J’ai donc intégré l’agence et appris le métier sur le
tas !
A titre personnel, c’est un métier très gratifiant,
car on rencontre les gens sans faux semblant, le temps de la crise n’est plus
celui des masques et de vraies amitiés naissent des moments passés ensembles. Certes
mes clients sont stressés et parfois pas commodes, mais on est sur de vrais
enjeux, de survie de la société, de la réputation de la marque, du job du
dirigeant et c’est un challenge hyper motivant.

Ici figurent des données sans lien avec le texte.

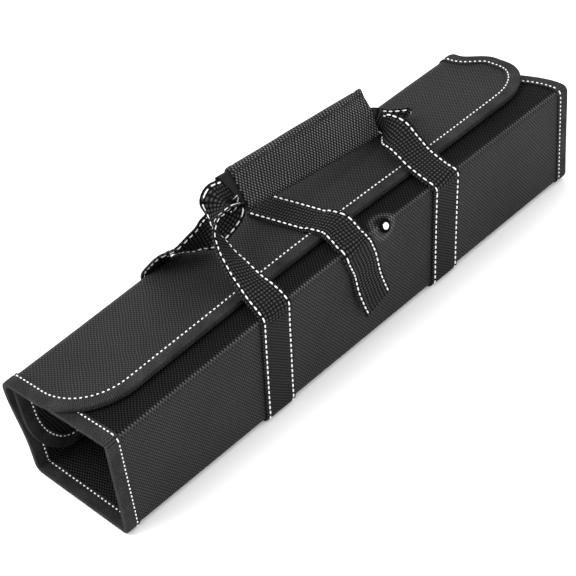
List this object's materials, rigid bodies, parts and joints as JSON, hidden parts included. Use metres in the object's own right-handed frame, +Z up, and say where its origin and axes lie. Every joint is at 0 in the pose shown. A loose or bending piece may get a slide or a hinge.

Comment définissez-vous la gestion de crise et la
E-réputation ?
EH : C’est un métier qui vient du domaine
militaire ; elle a ensuite été développée pour le civil et notamment pour
l’industrie de la pétrochimie par Charles Edelman aux Etats-Unis. En effet le
pétrole est une activité dans laquelle l’accident industriel est à la fois
probable et très impactant d’un point de vue humain et environnemental, de plus
les enjeux financiers liés aux cotations en bourse des acteurs majeurs ont très
tôt obligé cette industrie à intégrer la gestion de crise et la gestion de la
communication de la crise comme un savoir-faire essentiel à leur survie.
Aujourd’hui la gestion de la crise va couvrir
absolument tous les secteurs d’activité, public ou privé et ceci à cause de 2
facteurs principaux une judiciarisation immédiate et la caisse de résonnance
des réseaux sociaux.
Deux phénomènes ont amené les entreprises à prendre
conscience des risques liés à leur réputation. La première est l’arrivée de l’Internet
et surtout à partir de 2013, lorsqu’il est devenu conversationnel. Soudainement,
tout ce qui pouvait rester sous le tapis, pouvait être mis à jour et diffusé
largement jusqu’à atteindre les médias classiques. Avec Wikileaks et les révélations de Snowden, une autre étape a encore été passée : celle du
changement culturel, où tout un chacun s’est senti légitime pour devenir un
lanceur d’alerte.
Un autre changement majeur qui nous amené à adapter
notre métier à un monde très juridique : la crise des subprimes en 2008,
qui a conduit de nombreuses entreprises à fermer. Il a alors fallu gérer en
particulier la fermeture des sites industriels, avec tous les risques que cela
suppose : séquestration, destruction de matériel, chantage. Les Plans de Sauvegarde
pour l’Emploi sont aussi devenus un sujet de gestion de crise.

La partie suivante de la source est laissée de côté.